When cornered, the Harper government’s practice is to threaten, intimidate and eliminate — or, if all else fails, to simply ignore the institutions and individuals that try to get in its way. The evidence is so familiar that it scarcely requires repeating: Prime Minister Harper’s bizarre attack on the Chief Justice of the Supreme Court, his snide criticisms of President Obama over the Keystone XL project, the baffling decision to kill the long-form census, the serial omnibus bills that have helped turn parliamentary oversight into a bad joke, the serial justice bills that give the middle finger to the Constitution, the throttling of witness testimony at parliamentary committees (read the transcripts on Bill C-51, if you have a strong stomach).
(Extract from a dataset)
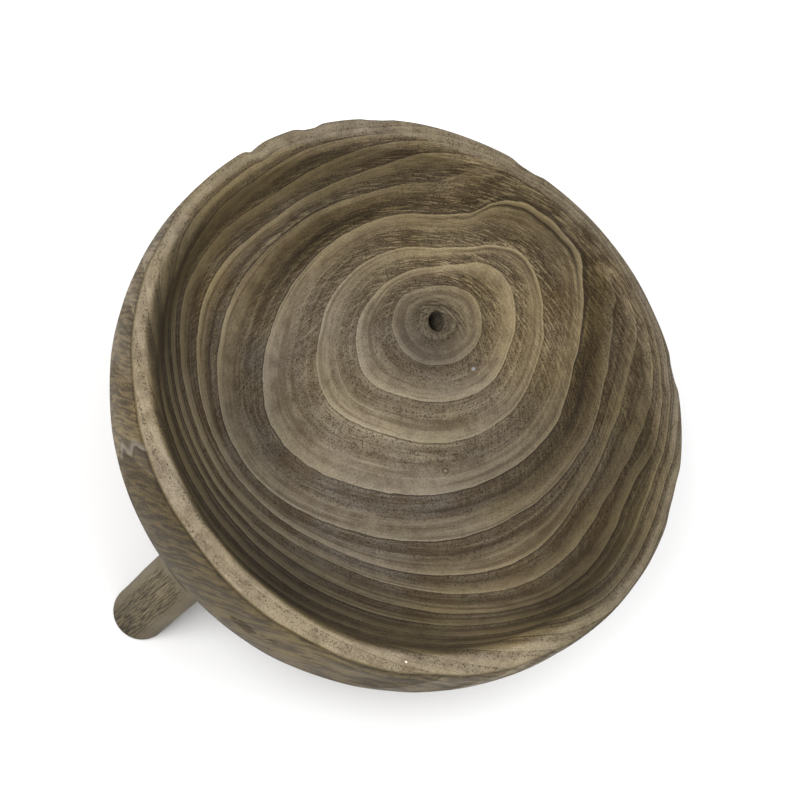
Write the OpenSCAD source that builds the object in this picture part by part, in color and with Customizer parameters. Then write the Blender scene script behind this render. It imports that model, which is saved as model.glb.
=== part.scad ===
// Footed bowl turned from one whole cross-section of a paulownia log, standing on three round pegs.
// Frame: origin on the floor under the middle of the bowl, +Z up, one peg towards -Y.

/* [Bowl] */
// Outside diameter at the rim
rim_d = 330; // [310:2:350]
// Height of the rim above the floor
height = 168; // [160:1:180]
// Height of the bowl's own body, from its flat underside to the rim
body_h = 116; // [112:1:122]
// Thickness of the wall at the rim
rim_t = 16; // [14:1:20]
// Depth of the hollow in the middle
depth = 93; // [90:1:95]
// Radius of the bulge of the outer wall, seen in section
belly_r = 102; // [96:1:106]
// How far the widest point lies below the rim
belly_drop = 22; // [16:1:28]
// Radius of the inner wall, seen in section
wall_r = 98; // [94:1:100]
// Height of that radius's centre above the rim
wall_rise = 10; // [8:1:12]
// Rounding of both rim edges
rim_edge = 4; // [2:0.5:6]

/* [Pith] */
// Width of the open pith, which runs right through the floor
pith_w = 8; // [5:0.5:10]
// How much longer than wide the pith's oval is
pith_long = 3; // [1:0.5:5]
// Distance of the pith from the bowl's axis
pith_off = 90; // [80:1:92]
// Direction of the pith from the bowl's axis, in degrees from +X
pith_dir = 109; // [95:1:130]
// Direction of the oval's long axis, in degrees from +X
pith_turn = -18; // [-90:1:90]

/* [Pegs] */
// Number of pegs
peg_n = 3; // [3:1:3]
// Diameter of a peg at its foot
foot_d = 33; // [30:1:36]
// Diameter of a peg where it meets the bowl
head_d = 34; // [32:1:38]
// Distance of a foot's centre from the bowl's axis
foot_off = 145; // [140:1:147]
// Outward lean of a peg, in degrees
splay = 4.5; // [2:0.5:6]
// Chamfer round the foot
foot_edge = 2; // [1:0.5:3]

/* [Dowels] */
// Diameter of the dowel that holds a peg
dowel_d = 12; // [10:1:14]
// Length of a dowel
dowel_l = 48; // [40:2:52]
// Radial room for glue in a dowel's bore
glue_gap = 0.1; // [0.05:0.05:0.2]
// Room for glue past each end of a dowel
end_gap = 2; // [1:0.5:3]
// Number of glue flutes along a dowel
flute_n = 10; // [8:1:14]

/* [Hidden] */
round_fn = 180;   // smoothness of turned shapes
arc_n = 28;       // steps in a long arc of the section
edge_n = 5;       // steps in a rim edge's rounding
over = 1;         // overrun of a cut past a face
seam = 0.1;       // glue line between a peg's scribed head and the bowl
peg_stock = 118;  // length of the peg blank before its head is scribed
flute_r = 0.8;    // radius of a dowel's glue flute
dowel_edge = 1.5; // chamfer of a dowel's ends

front_dir = -90;
right_dir = front_dir + 360 / peg_n;
left_dir = front_dir - 360 / peg_n;

// Section of the outer wall: one arc from the rim to the flat underside.
belly_x = rim_d / 2 - sqrt(pow(belly_r, 2) - pow(belly_drop, 2));
outer_edge_a = asin((belly_drop - rim_edge) / (belly_r - rim_edge));
flat_a = -asin((body_h - belly_drop) / belly_r);

// Section of the hollow: a wall arc that runs into a shallow floor arc.
wall_x = rim_d / 2 - rim_t - sqrt(pow(wall_r, 2) - pow(wall_rise, 2));
inner_edge_a = -asin((wall_rise + rim_edge) / (wall_r + rim_edge));
floor_k = depth + wall_rise;
floor_r = (pow(wall_x, 2) + pow(floor_k, 2) - pow(wall_r, 2)) / (2 * (floor_k - wall_r));
floor_a = -atan2(floor_r - depth - wall_rise, wall_x);

// Height at which a peg's axis passes through the outer wall, found by repeated substitution.
function wall_z(x) = height - belly_drop - sqrt(pow(belly_r, 2) - pow(x - belly_x, 2));
function axis_x(z) = foot_off - z * tan(splay);
function seat_z(z, n) = n == 0 ? z : seat_z(wall_z(axis_x(z)), n - 1);
seat = seat_z(height / 2, 12) / cos(splay);

function arc(x, z, r, from, to, n) =
    [for (i = [0:n]) let (a = from + (to - from) * i / n) [x + r * cos(a), z + r * sin(a)]];

// Outline of the outside, grown by gap, from the axis round to the rim's outer edge.
function outside(gap) = concat(
    [[0, height - body_h - gap]],
    arc(belly_x, height - belly_drop, belly_r + gap, flat_a, outer_edge_a, arc_n));

// Outline of the rim's two rounded edges.
function rim() = concat(
    arc(belly_x + (belly_r - rim_edge) * cos(outer_edge_a), height - rim_edge, rim_edge,
        outer_edge_a, 90, edge_n),
    arc(wall_x + (wall_r + rim_edge) * cos(inner_edge_a), height - rim_edge, rim_edge,
        90, 180 + inner_edge_a, edge_n));

// Outline of the hollow, from the rim's inner edge to the axis.
function inside() = concat(
    arc(wall_x, height + wall_rise, wall_r, inner_edge_a, floor_a, arc_n),
    arc(0, height - depth + floor_r, floor_r, floor_a, -90, arc_n / 2));

module turned(points) rotate_extrude($fn = round_fn) polygon(points);

module place(dir) rotate([0, 0, dir]) translate([foot_off, 0, 0]) rotate([0, -splay, 0]) children();

// Bore for one end of every kind of dowel seat, through the middle of the joint.
module dowel_bore() {
    half = dowel_l / 2 + end_gap;
    translate([0, 0, seat - half]) cylinder(h = 2 * half, d = dowel_d + 2 * glue_gap, $fn = 48);
}

// The open pith: an oval channel straight down along the log.
module pith() {
    rotate([0, 0, pith_dir]) translate([pith_off, 0, height - body_h - over])
        rotate([0, 0, pith_turn - pith_dir]) {
            for (end = [-0.5, 0.5]) translate([end * pith_long, 0, 0])
                cylinder(h = body_h, d = pith_w, $fn = 48);
            translate([-pith_long / 2, -pith_w / 2, 0]) cube([pith_long, pith_w, body_h]);
        }
}

module bowl() color([0.42, 0.37, 0.30]) difference() {
    turned(concat(outside(0), rim(), inside()));
    pith();
    for (dir = [front_dir, right_dir, left_dir]) place(dir) dowel_bore();
}

// A peg: round stock, cut level at the floor, its head scribed to the outer wall.
module leg(dir) color([0.40, 0.36, 0.30]) difference() {
    place(dir) intersection() {
        translate([0, 0, -over]) cylinder(h = peg_stock, d1 = foot_d, d2 = head_d, $fn = 96);
        rotate([0, splay, 0])
            cylinder(h = peg_stock, r1 = foot_d / 2 - foot_edge,
                r2 = foot_d / 2 - foot_edge + peg_stock, $fn = 96);
    }
    turned(concat(outside(seam), [[0, height + over]]));
    place(dir) dowel_bore();
}

// A fluted beech dowel, half in the bowl and half in the peg.
module dowel(dir) color([0.78, 0.66, 0.48]) place(dir) translate([0, 0, seat - dowel_l / 2])
    difference() {
        union() {
            cylinder(h = dowel_edge, d1 = dowel_d - 2 * dowel_edge, d2 = dowel_d, $fn = 48);
            translate([0, 0, dowel_edge])
                cylinder(h = dowel_l - 2 * dowel_edge, d = dowel_d, $fn = 48);
            translate([0, 0, dowel_l - dowel_edge])
                cylinder(h = dowel_edge, d1 = dowel_d, d2 = dowel_d - 2 * dowel_edge, $fn = 48);
        }
        for (i = [1:flute_n]) rotate([0, 0, 360 * i / flute_n])
            translate([dowel_d / 2, 0, -over]) cylinder(h = dowel_l + 2 * over, r = flute_r, $fn = 24);
    }

bowl();
leg(front_dir);  // leg_front
leg(right_dir);  // leg_right
leg(left_dir);  // leg_left
dowel(front_dir);  // dowel_front
dowel(right_dir);  // dowel_right
dowel(left_dir);  // dowel_left
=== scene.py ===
"""Footed wooden bowl: its looks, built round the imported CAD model, in metres and in the row frame."""
import math
from types import SimpleNamespace

import bpy
import numpy as np
from mathutils import Matrix, Vector, noise


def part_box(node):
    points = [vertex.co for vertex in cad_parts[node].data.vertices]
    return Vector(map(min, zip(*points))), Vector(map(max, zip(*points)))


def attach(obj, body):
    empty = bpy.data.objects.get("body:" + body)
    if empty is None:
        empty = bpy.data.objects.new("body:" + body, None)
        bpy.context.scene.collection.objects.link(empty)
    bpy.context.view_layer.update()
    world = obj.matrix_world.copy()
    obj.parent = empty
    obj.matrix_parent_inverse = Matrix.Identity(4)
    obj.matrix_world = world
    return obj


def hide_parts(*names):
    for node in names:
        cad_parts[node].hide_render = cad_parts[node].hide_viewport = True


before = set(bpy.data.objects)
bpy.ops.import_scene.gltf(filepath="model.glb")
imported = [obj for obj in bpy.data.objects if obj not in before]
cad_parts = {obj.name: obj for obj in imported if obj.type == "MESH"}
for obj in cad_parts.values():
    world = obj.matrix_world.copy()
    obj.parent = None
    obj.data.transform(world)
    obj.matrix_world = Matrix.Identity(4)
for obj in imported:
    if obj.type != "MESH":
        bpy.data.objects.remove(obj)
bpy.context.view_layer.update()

MM = 0.001
BODY = "root"

# ---- the bowl's section, as in the CAD model
bowl_low, bowl_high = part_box("bowl")
RIM_Z = bowl_high.z
BASE_Z = bowl_low.z
RIM_R = 165 * MM
RIM_T = 16 * MM  # the rim's thickness
DEPTH = 93 * MM  # the hollow's depth below the rim
BELLY_R = 102 * MM  # the outer wall's arc
BELLY_DROP = 22 * MM  # how far below the rim that arc's middle lies, and so the bowl's widest point
WALL_R = 98 * MM  # the arc of the hollow's wall
WALL_RISE = 10 * MM  # how far above the rim that arc's middle lies
INNER_EDGE = 8 * MM  # how far the rim's inner edge is rounded, rounder than in the CAD model
OUTER_EDGE = 1.2 * MM  # the rim's outer edge, sharper than in the CAD model
BASE_EDGE = 7 * MM  # the edge of the underside

# The open pith: its middle in plan, half its length, half its width and its turn.
PITH = np.array([-28.9, 85.5]) * MM
PITH_LONG, PITH_WIDE = 5.9 * MM, 4.4 * MM
PITH_TURN = math.radians(-18)
PITH_UNEVEN = 0.025
PITH_EDGE_DROP, PITH_EDGE_REACH = 0.7 * MM, 0.45 * MM  # its softened edge
PITH_SWELL, PITH_SWELL_OUT, PITH_SWELL_REACH = 0.3 * MM, 1.6 * MM, 0.9 * MM  # and the swelling round that

# ---- how the log grew
# Reach of each growth ring's outer edge from the pith, in mm, towards these directions in degrees from +X.
TOWARDS = [0, 30, 60, 90, 110, 125, 135, 150, 180, 210, 240, 270, 300, 330]
RING_REACH = [
    [27, 27.5, 25, 22.5, 20.5, 20, 19.5, 19.5, 22, 26.5, 27, 27, 26.5, 26],
    [49, 45.5, 42.5, 38.5, 35, 31, 30, 29.5, 34, 41, 50, 56, 50, 48.5],
    [70, 61.5, 54.5, 49, 43.5, 39, 38, 38.5, 48, 61, 73.5, 86, 76, 73.5],
    [96, 79.5, 69.5, 60, 57.5, 56.5, 52, 53, 66, 83.5, 106, 127.5, 113.5, 103.5],
    [117, 93, 76, 66, 64, 64, 66, 66, 79, 106.5, 140, 157.5, 143.5, 132.5],
    [128, 101, 80.5, 70, 67, 67, 70, 73, 88, 117, 158, 167.5, 161, 158.5],
    [140, 108, 84, 73.5, 70, 70, 73, 78, 95, 128, 173, 177.5, 170, 173],
    [147, 113, 87, 76.5, 73, 73, 76, 82, 101, 138, 182, 185, 184, 188.5],
    [153, 118, 90, 79, 75.5, 76, 79, 85.5, 106, 146, 190, 191.5, 195, 197],
]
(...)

Mike Duffy may be on trial in an Ottawa court room this week. But the prime minister should be next on the docket.


12 comments:

ron wilton said...

The docket may have Humpty Duffy's name on it but in the hearts and minds of most Canadians, harper is the one on trial and all the king's horses and all the king's men can't stop Duffy from extracting his pound of flesh.

Owen Gray said...

Harper miscalculated, Ron. Like others in the past, Harper expected Duffy to roll over and go quietly into the night.

He misjudged his man.

The Mound of Sound said...

It's amazing that anyone should accept anything that Harper says as truthful. We've seen it in the Cadman scandal, in the Bruce Carson scandal and, already, in the Duffy scandal. He's a master of substitution. When one narrative blows up in his face, he tries to come up with another that's a bit easier to swallow. When that doesn't work, he backpedals again.

Let's take Bruce Carson, Harper's Oil Patch fixer. Carson's home turf has always been Ottawa. It was in Ottawa that he committed his various crimes that led to two stays in the Greybar Hotel. Suddenly Carson is waltzed into the PMO.
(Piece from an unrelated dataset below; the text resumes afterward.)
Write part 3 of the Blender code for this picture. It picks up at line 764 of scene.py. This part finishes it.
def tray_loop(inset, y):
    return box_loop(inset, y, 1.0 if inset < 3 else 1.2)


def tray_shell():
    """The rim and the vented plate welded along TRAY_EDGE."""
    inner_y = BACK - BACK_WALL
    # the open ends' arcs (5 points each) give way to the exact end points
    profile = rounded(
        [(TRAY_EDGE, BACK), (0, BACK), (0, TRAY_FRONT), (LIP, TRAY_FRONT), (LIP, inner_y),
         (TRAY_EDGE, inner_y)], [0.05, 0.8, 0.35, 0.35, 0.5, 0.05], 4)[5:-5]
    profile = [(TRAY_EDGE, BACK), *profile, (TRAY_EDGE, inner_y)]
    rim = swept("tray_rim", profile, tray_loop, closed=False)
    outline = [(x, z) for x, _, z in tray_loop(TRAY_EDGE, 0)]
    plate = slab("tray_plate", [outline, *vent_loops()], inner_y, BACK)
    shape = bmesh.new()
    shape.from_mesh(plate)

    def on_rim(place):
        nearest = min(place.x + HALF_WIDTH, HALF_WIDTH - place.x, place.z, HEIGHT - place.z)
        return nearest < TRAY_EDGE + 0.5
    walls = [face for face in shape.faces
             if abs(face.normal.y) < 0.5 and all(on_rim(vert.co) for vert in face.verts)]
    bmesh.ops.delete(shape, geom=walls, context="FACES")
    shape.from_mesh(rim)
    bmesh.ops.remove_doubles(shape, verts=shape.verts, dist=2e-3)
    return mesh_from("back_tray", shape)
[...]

You don't get into the PMO without a security check by the RCMP. With his criminal record, so well known in Ottawa of all places, there's no way Carson could have been vetted and cleared. Remember that, at that time, the RCMP was in the grip of another Tory operative, Bill "Bubbles" Elliott.

I know the PMO knew about Carson because I know some of the people, Tory insiders, who warned them. These were people who had personal experience of Carson in their professional lives.

When Carson predictably went bad, Harper went into his perverse, damage control mode. First he said he knew nothing about Carson's past. Then he decided to blame his own PMO staffers for letting him down. Apparently Harper didn't have the nerve to try to blame the RCMP (which he must have ordered to look the other way). Finally Harper admitted that he had known part of Carson's criminal past but thought he could rehabilitate the guy.

Three lies, all told with a straight face by the Prince of Darkness. No one ever asked why, if he knew about Carson's past, Harper initially lied by claiming he didn't or why, when that lie collapsed, he blamed incompetence within his PMO. Nobody asked. Harper wasn't just let off the hook, he was helped down.

It's these sorts of things, this past behaviour, that could have been used to discredit Harper if he'd ever been made to testify. What I wouldn't give for a couple of hours with Harper under oath.

Harper is an inveterate liar but he's not even good at it yet he consistently gets away with it.

Owen Gray said...

That's what's puzzling and frustrating about Harper's success, Mound.

With his record, not many folks would buy a used car from him. But we've given him the keys to 24 Sussex.

Dana said...

He'd lie under oath too. It's all he knows.

Owen Gray said...

But a lawyer like Bayne would make it harder for Harper to get away with it, Dana.

thwap said...

Add perjury to his list of crimes.

I'd be worth $5 bucks to watch him squirm on the stand.

Owen Gray said...

But he's been assured that he won't testify, thwap. Without the threat of the witness box, he believes that he's untouchable.

Steve said...

the sad part of this story is that it does not make a differance anymore. Harper has shaped the battlefield in his own image. People expect nothing more than what we got.

Owen Gray said...

That is -- unfortunately -- quite true, Steve. Harper corrupts everything he touches.

Anonymous said...

Well Owen he will use leadership privilege to get as far away from the Duf trial as possible.

When he gets unelected he no longer can make that claim a group stands poised to sue his little arse off take back the $5 million he stole from Canadians and have put in one of his own new prisons...

Owen Gray said...

He may avoid testifying in the Duffy trial, Anon, but it will be interesting to see how he does in the court of public opinion.